*Required task*:
Within the material below, locate the line with "return Pos(0, -barrel_radius, 0)" and the line with "bpy.context.view_layer.update()", then return those two lines and all lines between them, exactly as written.

>> Begin

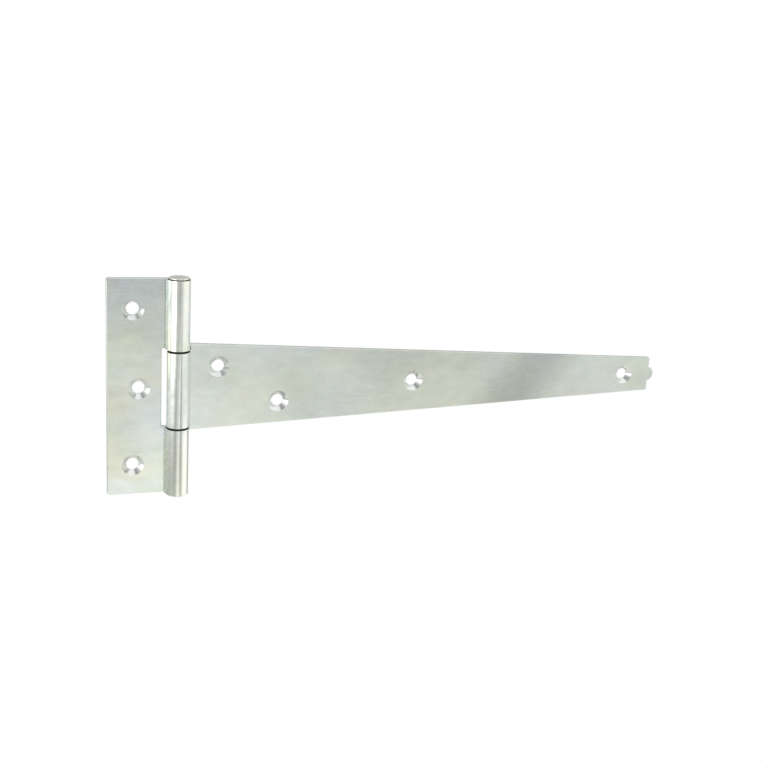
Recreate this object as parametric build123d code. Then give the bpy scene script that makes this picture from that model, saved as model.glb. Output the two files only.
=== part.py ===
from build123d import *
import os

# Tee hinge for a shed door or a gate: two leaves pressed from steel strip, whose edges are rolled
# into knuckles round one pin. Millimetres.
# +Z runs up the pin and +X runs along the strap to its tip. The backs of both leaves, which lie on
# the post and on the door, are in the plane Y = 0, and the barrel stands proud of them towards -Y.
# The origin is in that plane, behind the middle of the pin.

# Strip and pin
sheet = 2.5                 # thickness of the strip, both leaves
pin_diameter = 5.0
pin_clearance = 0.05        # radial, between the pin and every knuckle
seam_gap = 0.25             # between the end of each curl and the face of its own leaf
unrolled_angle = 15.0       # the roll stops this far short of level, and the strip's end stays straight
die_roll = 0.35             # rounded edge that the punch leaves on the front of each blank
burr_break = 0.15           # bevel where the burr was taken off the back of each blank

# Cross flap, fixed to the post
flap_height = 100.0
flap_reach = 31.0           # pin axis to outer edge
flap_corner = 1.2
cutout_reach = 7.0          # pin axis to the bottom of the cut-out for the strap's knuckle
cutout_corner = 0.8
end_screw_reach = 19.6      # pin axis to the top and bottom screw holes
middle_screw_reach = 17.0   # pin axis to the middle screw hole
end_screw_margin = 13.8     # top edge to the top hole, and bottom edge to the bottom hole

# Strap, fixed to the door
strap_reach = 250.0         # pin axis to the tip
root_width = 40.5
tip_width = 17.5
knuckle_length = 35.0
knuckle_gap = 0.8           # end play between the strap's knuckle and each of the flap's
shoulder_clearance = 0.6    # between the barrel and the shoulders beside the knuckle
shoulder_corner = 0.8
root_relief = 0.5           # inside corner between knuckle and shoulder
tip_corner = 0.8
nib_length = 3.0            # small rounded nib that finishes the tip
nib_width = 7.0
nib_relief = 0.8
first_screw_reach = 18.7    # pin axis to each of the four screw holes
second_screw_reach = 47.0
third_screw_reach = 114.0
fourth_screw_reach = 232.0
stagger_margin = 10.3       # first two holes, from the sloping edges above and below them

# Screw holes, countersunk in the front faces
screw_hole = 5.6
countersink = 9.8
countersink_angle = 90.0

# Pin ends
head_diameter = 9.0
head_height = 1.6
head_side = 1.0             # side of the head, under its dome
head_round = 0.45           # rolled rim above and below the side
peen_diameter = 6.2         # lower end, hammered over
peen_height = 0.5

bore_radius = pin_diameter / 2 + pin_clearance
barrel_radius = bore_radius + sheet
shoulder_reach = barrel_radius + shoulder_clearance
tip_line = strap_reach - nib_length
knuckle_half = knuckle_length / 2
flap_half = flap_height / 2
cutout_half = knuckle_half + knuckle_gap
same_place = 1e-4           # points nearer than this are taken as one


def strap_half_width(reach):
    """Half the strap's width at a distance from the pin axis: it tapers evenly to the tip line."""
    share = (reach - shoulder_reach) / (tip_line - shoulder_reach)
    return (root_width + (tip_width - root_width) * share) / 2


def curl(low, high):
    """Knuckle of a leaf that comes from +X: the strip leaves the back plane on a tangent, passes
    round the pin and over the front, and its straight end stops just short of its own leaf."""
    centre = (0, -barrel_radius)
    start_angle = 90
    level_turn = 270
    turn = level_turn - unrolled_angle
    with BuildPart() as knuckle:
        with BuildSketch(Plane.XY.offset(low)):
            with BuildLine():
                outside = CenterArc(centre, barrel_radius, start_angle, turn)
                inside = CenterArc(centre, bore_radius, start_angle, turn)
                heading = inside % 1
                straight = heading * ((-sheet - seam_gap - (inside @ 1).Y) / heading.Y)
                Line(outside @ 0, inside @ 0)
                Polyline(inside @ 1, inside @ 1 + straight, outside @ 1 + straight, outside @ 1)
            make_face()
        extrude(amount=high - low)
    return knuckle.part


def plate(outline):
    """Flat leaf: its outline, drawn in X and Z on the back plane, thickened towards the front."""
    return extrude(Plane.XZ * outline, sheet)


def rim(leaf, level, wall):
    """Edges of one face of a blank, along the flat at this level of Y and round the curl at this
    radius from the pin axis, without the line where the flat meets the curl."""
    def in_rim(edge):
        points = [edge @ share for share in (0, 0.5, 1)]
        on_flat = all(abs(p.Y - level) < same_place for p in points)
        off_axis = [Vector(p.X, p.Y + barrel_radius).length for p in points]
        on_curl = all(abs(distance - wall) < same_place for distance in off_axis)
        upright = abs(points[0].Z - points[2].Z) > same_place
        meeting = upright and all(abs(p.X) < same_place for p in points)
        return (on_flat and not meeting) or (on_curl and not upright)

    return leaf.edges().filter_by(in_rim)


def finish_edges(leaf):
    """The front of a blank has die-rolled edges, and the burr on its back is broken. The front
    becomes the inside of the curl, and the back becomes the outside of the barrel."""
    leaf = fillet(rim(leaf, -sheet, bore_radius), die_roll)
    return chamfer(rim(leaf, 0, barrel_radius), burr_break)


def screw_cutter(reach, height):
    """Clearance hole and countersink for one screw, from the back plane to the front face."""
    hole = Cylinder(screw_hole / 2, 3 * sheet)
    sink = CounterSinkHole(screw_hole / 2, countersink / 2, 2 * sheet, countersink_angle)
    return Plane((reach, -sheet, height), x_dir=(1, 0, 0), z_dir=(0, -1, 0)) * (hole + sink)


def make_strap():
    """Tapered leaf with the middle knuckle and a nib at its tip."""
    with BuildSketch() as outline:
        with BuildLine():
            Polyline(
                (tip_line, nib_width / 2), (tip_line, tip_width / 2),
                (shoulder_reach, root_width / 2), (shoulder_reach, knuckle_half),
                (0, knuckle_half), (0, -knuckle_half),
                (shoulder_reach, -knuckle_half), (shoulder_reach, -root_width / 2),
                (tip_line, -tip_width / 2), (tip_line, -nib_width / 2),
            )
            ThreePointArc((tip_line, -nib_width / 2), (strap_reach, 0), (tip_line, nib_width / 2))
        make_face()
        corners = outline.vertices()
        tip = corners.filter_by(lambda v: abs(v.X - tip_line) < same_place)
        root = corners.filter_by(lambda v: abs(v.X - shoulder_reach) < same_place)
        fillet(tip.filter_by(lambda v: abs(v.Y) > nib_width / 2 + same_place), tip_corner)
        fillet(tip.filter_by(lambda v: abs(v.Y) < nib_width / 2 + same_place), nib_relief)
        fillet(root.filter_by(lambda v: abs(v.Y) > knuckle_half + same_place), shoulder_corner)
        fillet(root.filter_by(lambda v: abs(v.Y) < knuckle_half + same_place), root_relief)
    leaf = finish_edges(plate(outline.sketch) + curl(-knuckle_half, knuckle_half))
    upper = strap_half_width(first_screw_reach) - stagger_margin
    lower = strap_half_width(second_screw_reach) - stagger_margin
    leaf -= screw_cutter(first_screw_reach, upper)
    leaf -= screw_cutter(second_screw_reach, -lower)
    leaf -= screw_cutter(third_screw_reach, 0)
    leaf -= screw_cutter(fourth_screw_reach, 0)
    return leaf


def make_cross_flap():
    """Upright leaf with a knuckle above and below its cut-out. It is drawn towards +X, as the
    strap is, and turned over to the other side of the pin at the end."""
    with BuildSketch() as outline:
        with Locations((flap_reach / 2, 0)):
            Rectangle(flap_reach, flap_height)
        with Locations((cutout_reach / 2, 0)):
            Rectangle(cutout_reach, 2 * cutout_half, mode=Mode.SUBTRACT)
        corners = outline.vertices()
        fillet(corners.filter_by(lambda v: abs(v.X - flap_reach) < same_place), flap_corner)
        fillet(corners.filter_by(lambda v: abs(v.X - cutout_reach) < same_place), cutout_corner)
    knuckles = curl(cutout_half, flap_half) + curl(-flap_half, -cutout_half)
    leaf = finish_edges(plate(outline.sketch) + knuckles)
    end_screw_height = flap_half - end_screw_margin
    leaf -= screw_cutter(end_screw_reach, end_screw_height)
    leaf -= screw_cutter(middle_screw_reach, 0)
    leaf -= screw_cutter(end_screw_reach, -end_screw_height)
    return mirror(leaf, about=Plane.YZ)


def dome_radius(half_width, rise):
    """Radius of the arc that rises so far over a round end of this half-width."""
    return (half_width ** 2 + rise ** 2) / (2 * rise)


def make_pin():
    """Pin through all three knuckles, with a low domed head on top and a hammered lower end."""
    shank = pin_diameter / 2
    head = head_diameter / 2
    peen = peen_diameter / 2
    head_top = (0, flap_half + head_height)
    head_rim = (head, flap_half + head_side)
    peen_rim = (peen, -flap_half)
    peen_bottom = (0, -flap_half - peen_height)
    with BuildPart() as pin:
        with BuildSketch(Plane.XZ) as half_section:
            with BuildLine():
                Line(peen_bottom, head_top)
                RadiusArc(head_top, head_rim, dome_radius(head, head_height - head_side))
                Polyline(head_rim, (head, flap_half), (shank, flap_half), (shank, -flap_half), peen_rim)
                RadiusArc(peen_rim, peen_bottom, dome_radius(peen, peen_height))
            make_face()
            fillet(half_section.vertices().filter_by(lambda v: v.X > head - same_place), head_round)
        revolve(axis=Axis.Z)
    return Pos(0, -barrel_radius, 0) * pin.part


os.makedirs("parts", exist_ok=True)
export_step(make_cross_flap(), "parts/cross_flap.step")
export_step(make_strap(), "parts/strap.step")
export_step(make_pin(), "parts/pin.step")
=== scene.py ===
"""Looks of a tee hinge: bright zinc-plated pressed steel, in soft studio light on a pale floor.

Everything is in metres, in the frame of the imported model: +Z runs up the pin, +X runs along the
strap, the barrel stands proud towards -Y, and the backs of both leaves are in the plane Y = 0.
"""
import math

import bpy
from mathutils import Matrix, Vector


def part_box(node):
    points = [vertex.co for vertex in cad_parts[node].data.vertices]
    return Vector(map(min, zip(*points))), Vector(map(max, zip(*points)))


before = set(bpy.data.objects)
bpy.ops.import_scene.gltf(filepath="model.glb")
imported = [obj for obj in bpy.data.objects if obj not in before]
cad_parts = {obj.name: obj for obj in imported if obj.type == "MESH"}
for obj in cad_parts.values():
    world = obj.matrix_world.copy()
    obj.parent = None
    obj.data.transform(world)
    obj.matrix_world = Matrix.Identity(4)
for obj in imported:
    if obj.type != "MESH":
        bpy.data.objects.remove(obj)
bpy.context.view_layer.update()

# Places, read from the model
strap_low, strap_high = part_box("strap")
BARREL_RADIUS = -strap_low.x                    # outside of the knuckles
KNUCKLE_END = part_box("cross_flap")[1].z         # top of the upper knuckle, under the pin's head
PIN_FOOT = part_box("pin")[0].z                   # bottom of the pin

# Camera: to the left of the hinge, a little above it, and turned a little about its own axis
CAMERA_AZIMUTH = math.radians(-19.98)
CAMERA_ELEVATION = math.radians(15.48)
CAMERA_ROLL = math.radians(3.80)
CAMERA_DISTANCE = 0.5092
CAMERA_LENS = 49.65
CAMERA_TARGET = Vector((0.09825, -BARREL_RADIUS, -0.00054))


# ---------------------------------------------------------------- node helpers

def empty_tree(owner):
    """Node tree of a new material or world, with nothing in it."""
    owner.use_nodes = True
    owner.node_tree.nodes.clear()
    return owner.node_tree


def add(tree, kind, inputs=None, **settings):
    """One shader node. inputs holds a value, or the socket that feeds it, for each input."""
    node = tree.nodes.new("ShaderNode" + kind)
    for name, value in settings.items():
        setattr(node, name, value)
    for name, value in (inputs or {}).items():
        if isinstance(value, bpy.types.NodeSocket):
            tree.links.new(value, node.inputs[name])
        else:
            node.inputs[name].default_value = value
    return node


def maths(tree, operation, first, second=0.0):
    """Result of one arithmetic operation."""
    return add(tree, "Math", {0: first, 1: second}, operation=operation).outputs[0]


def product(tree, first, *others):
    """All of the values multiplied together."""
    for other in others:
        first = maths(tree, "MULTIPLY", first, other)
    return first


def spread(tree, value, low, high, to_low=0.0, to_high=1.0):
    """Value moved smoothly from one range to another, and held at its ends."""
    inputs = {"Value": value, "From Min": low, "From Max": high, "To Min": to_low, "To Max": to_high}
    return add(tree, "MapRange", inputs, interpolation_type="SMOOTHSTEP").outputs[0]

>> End

*Exercise result*:
    return Pos(0, -barrel_radius, 0) * pin.part


os.makedirs("parts", exist_ok=True)
export_step(make_cross_flap(), "parts/cross_flap.step")
export_step(make_strap(), "parts/strap.step")
export_step(make_pin(), "parts/pin.step")
=== scene.py ===
"""Looks of a tee hinge: bright zinc-plated pressed steel, in soft studio light on a pale floor.

Everything is in metres, in the frame of the imported model: +Z runs up the pin, +X runs along the
strap, the barrel stands proud towards -Y, and the backs of both leaves are in the plane Y = 0.
"""
import math

import bpy
from mathutils import Matrix, Vector


def part_box(node):
    points = [vertex.co for vertex in cad_parts[node].data.vertices]
    return Vector(map(min, zip(*points))), Vector(map(max, zip(*points)))


before = set(bpy.data.objects)
bpy.ops.import_scene.gltf(filepath="model.glb")
imported = [obj for obj in bpy.data.objects if obj not in before]
cad_parts = {obj.name: obj for obj in imported if obj.type == "MESH"}
for obj in cad_parts.values():
    world = obj.matrix_world.copy()
    obj.parent = None
    obj.data.transform(world)
    obj.matrix_world = Matrix.Identity(4)
for obj in imported:
    if obj.type != "MESH":
        bpy.data.objects.remove(obj)
bpy.context.view_layer.update()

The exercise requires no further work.